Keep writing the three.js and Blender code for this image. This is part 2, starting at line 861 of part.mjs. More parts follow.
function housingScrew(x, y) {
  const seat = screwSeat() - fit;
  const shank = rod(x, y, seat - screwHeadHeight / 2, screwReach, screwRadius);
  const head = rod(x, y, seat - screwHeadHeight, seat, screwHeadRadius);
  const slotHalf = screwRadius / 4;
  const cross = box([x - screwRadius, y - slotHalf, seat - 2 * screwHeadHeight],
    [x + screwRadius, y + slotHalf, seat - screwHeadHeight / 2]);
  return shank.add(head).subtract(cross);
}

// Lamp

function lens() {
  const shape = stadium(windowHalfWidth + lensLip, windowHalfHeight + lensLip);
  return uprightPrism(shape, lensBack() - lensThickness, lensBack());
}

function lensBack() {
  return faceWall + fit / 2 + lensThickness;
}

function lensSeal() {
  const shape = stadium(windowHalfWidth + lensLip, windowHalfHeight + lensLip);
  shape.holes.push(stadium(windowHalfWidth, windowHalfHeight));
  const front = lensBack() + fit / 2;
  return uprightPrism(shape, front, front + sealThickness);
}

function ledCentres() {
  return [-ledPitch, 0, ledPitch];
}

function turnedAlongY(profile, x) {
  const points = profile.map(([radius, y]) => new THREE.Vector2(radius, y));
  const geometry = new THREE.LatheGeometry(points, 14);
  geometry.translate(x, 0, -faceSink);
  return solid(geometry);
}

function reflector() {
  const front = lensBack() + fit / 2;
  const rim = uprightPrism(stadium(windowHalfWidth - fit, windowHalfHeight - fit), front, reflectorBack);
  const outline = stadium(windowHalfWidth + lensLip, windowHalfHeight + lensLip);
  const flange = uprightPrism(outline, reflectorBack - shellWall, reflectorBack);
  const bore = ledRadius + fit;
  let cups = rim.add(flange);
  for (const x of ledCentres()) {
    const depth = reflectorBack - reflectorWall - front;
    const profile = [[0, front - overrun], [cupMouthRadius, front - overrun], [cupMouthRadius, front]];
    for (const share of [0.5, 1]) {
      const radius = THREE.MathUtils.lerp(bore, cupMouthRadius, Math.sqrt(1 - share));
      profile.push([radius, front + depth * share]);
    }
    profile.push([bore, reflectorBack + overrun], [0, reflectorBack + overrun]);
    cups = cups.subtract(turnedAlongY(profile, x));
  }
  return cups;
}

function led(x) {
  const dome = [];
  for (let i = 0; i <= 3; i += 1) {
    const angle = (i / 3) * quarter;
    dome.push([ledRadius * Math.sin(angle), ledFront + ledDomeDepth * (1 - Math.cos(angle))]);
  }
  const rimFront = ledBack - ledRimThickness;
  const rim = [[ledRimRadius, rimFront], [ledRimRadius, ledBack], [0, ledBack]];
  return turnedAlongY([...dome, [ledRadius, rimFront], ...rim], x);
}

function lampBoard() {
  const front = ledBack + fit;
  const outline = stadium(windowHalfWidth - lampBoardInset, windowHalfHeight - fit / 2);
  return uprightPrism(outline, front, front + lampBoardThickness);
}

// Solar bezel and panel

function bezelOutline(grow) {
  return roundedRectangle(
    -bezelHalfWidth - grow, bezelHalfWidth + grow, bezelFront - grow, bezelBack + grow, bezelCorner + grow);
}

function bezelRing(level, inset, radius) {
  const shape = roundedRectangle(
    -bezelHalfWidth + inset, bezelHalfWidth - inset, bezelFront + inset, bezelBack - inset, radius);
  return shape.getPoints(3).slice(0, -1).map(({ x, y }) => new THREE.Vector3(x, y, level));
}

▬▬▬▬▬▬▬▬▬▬

#### [TASK REQUIREMENTS]
All of the data must be returned exactly.

#### [FULL RESPONSE]
Keep writing the three.js and Blender code for this image. This is part 2, starting at line 861 of part.mjs. More parts follow.
function housingScrew(x, y) {
  const seat = screwSeat() - fit;
  const shank = rod(x, y, seat - screwHeadHeight / 2, screwReach, screwRadius);
  const head = rod(x, y, seat - screwHeadHeight, seat, screwHeadRadius);
  const slotHalf = screwRadius / 4;
  const cross = box([x - screwRadius, y - slotHalf, seat - 2 * screwHeadHeight],
    [x + screwRadius, y + slotHalf, seat - screwHeadHeight / 2]);
  return shank.add(head).subtract(cross);
}

// Lamp

function lens() {
  const shape = stadium(windowHalfWidth + lensLip, windowHalfHeight + lensLip);
  return uprightPrism(shape, lensBack() - lensThickness, lensBack());
}

function lensBack() {
  return faceWall + fit / 2 + lensThickness;
}

function lensSeal() {
  const shape = stadium(windowHalfWidth + lensLip, windowHalfHeight + lensLip);
  shape.holes.push(stadium(windowHalfWidth, windowHalfHeight));
  const front = lensBack() + fit / 2;
  return uprightPrism(shape, front, front + sealThickness);
}

function ledCentres() {
  return [-ledPitch, 0, ledPitch];
}

function turnedAlongY(profile, x) {
  const points = profile.map(([radius, y]) => new THREE.Vector2(radius, y));
  const geometry = new THREE.LatheGeometry(points, 14);
  geometry.translate(x, 0, -faceSink);
  return solid(geometry);
}

function reflector() {
  const front = lensBack() + fit / 2;
  const rim = uprightPrism(stadium(windowHalfWidth - fit, windowHalfHeight - fit), front, reflectorBack);
  const outline = stadium(windowHalfWidth + lensLip, windowHalfHeight + lensLip);
  const flange = uprightPrism(outline, reflectorBack - shellWall, reflectorBack);
  const bore = ledRadius + fit;
  let cups = rim.add(flange);
  for (const x of ledCentres()) {
    const depth = reflectorBack - reflectorWall - front;
    const profile = [[0, front - overrun], [cupMouthRadius, front - overrun], [cupMouthRadius, front]];
    for (const share of [0.5, 1]) {
      const radius = THREE.MathUtils.lerp(bore, cupMouthRadius, Math.sqrt(1 - share));
      profile.push([radius, front + depth * share]);
    }
    profile.push([bore, reflectorBack + overrun], [0, reflectorBack + overrun]);
    cups = cups.subtract(turnedAlongY(profile, x));
  }
  return cups;
}

function led(x) {
  const dome = [];
  for (let i = 0; i <= 3; i += 1) {
    const angle = (i / 3) * quarter;
    dome.push([ledRadius * Math.sin(angle), ledFront + ledDomeDepth * (1 - Math.cos(angle))]);
  }
  const rimFront = ledBack - ledRimThickness;
  const rim = [[ledRimRadius, rimFront], [ledRimRadius, ledBack], [0, ledBack]];
  return turnedAlongY([...dome, [ledRadius, rimFront], ...rim], x);
}

function lampBoard() {
  const front = ledBack + fit;
  const outline = stadium(windowHalfWidth - lampBoardInset, windowHalfHeight - fit / 2);
  return uprightPrism(outline, front, front + lampBoardThickness);
}

// Solar bezel and panel

function bezelOutline(grow) {
  return roundedRectangle(
    -bezelHalfWidth - grow, bezelHalfWidth + grow, bezelFront - grow, bezelBack + grow, bezelCorner + grow);
}

function bezelRing(level, inset, radius) {
  const shape = roundedRectangle(
    -bezelHalfWidth + inset, bezelHalfWidth - inset, bezelFront + inset, bezelBack - inset, radius);
  return shape.getPoints(3).slice(0, -1).map(({ x, y }) => new THREE.Vector3(x, y, level));
}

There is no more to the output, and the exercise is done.